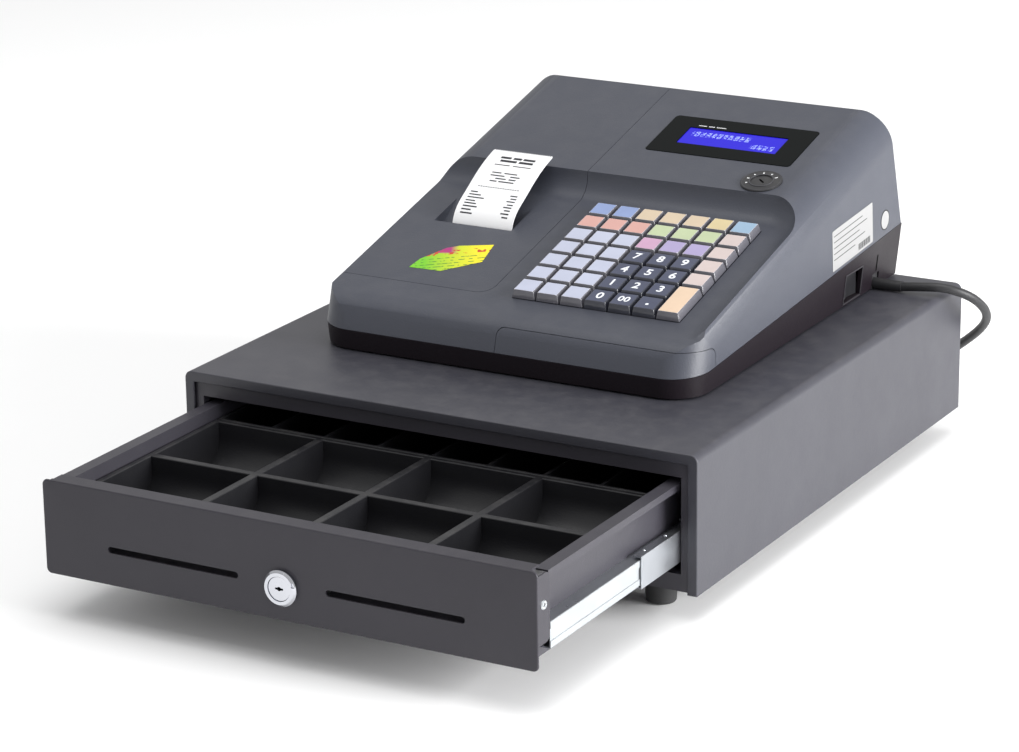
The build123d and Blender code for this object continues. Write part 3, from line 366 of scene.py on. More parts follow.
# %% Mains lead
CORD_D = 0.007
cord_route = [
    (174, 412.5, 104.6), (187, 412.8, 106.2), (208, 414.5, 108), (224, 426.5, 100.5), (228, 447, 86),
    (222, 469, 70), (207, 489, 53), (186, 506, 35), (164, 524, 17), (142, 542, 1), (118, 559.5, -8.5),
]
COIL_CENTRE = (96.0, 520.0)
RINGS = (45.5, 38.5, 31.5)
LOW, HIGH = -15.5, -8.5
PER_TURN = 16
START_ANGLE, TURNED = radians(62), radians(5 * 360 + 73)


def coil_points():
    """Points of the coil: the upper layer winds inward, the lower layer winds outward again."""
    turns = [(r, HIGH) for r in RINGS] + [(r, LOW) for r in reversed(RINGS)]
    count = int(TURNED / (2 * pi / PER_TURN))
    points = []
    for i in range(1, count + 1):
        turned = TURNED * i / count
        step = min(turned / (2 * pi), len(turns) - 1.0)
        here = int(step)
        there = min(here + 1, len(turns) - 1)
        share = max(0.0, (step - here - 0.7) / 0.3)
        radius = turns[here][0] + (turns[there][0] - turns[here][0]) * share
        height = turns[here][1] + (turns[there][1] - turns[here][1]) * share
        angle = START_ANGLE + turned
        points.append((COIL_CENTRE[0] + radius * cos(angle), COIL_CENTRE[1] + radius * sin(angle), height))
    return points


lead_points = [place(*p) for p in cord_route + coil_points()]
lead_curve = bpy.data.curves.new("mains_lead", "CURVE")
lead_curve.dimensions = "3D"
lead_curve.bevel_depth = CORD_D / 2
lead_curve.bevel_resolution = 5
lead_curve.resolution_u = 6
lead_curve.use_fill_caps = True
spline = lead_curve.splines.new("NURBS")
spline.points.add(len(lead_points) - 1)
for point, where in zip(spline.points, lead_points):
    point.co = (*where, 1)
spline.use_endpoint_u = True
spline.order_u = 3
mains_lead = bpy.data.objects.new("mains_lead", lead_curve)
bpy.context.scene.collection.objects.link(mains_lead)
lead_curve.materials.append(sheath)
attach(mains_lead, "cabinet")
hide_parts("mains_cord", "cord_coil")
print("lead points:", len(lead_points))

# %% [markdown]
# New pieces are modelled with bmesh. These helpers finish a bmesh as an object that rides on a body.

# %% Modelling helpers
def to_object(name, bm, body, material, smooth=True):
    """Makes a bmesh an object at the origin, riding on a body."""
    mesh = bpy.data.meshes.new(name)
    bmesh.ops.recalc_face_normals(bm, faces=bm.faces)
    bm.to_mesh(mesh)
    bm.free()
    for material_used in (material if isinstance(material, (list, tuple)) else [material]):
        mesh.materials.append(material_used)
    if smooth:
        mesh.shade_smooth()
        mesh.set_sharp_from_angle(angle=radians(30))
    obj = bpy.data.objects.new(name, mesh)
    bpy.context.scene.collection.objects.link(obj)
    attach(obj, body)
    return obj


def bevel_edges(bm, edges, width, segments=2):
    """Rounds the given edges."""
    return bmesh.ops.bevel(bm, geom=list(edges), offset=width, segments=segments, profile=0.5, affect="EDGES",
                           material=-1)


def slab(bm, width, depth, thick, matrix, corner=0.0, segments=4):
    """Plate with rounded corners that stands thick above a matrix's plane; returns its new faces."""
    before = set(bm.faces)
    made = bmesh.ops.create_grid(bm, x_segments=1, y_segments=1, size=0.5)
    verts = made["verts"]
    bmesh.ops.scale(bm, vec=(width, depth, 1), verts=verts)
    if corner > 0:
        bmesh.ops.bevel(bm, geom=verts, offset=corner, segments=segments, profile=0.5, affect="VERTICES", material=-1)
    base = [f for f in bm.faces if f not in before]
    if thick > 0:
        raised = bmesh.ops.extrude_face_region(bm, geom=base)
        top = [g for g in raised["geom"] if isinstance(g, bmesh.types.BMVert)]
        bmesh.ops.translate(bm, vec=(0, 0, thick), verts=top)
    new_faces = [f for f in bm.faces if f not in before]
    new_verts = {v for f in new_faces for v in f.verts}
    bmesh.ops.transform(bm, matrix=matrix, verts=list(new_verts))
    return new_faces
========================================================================
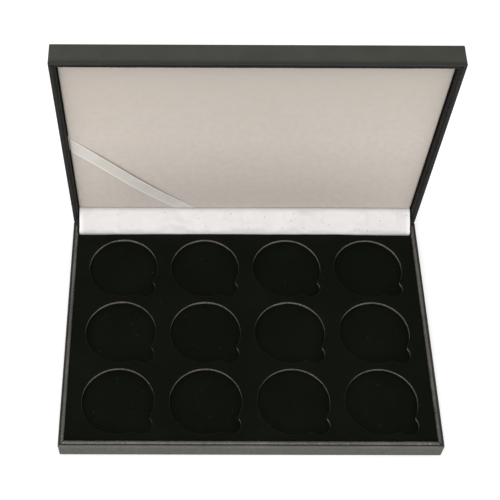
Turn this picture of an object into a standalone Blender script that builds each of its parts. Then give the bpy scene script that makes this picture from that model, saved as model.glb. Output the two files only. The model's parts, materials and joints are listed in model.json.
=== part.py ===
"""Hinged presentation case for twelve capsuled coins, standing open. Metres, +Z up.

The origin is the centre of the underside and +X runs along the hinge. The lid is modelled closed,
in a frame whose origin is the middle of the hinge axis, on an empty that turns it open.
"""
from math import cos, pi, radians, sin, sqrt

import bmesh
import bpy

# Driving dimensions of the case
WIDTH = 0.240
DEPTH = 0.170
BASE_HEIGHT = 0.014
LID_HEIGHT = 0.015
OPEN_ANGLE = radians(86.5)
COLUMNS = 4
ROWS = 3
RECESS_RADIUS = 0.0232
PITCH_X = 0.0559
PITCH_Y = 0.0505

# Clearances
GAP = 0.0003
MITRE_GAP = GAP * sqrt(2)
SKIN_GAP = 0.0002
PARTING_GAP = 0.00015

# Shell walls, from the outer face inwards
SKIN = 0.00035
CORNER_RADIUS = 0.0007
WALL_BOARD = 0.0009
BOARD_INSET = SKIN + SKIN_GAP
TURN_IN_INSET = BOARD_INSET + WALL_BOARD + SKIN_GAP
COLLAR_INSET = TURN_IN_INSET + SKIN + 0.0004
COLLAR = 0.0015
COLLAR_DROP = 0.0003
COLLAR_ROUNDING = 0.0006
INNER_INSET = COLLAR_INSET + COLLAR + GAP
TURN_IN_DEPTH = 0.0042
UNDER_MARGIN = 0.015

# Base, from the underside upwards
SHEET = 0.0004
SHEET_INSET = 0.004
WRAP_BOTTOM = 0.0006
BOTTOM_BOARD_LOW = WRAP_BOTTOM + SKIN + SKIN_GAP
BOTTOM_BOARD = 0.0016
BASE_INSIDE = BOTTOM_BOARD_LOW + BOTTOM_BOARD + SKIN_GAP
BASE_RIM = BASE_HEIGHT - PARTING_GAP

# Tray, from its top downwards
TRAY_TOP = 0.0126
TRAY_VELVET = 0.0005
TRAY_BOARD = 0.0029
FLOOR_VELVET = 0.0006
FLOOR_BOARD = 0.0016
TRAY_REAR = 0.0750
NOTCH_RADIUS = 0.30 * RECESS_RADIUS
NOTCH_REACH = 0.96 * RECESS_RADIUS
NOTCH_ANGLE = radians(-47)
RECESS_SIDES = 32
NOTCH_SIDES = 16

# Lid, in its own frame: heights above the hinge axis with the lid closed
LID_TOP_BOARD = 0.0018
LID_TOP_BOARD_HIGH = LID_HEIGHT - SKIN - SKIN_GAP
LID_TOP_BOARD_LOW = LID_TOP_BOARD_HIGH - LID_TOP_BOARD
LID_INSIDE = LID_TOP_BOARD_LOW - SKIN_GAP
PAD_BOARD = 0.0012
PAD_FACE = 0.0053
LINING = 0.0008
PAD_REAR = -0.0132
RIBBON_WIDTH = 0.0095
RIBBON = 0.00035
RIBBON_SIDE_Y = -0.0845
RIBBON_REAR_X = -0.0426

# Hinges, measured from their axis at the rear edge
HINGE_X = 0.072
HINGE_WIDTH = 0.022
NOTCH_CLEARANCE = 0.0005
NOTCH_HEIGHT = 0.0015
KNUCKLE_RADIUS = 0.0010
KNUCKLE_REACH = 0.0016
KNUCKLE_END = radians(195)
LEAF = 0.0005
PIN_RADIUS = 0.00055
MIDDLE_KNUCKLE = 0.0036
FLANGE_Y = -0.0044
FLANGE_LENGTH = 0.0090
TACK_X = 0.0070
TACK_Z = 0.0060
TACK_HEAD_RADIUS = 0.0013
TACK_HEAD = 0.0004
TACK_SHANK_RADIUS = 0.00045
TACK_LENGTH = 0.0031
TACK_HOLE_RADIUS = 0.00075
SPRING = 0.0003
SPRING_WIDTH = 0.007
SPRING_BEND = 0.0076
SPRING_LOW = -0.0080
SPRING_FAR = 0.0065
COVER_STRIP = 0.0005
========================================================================
EXERCISE:
Transcribe nothing but the lines from the line with "Turn this picture" through the line with "PARTING_GAP = 0.00015", reproducing each exactly.

EXERCISE SOLUTION:
Turn this picture of an object into a standalone Blender script that builds each of its parts. Then give the bpy scene script that makes this picture from that model, saved as model.glb. Output the two files only. The model's parts, materials and joints are listed in model.json.
=== part.py ===
"""Hinged presentation case for twelve capsuled coins, standing open. Metres, +Z up.

The origin is the centre of the underside and +X runs along the hinge. The lid is modelled closed,
in a frame whose origin is the middle of the hinge axis, on an empty that turns it open.
"""
from math import cos, pi, radians, sin, sqrt

import bmesh
import bpy

# Driving dimensions of the case
WIDTH = 0.240
DEPTH = 0.170
BASE_HEIGHT = 0.014
LID_HEIGHT = 0.015
OPEN_ANGLE = radians(86.5)
COLUMNS = 4
ROWS = 3
RECESS_RADIUS = 0.0232
PITCH_X = 0.0559
PITCH_Y = 0.0505

# Clearances
GAP = 0.0003
MITRE_GAP = GAP * sqrt(2)
SKIN_GAP = 0.0002
PARTING_GAP = 0.00015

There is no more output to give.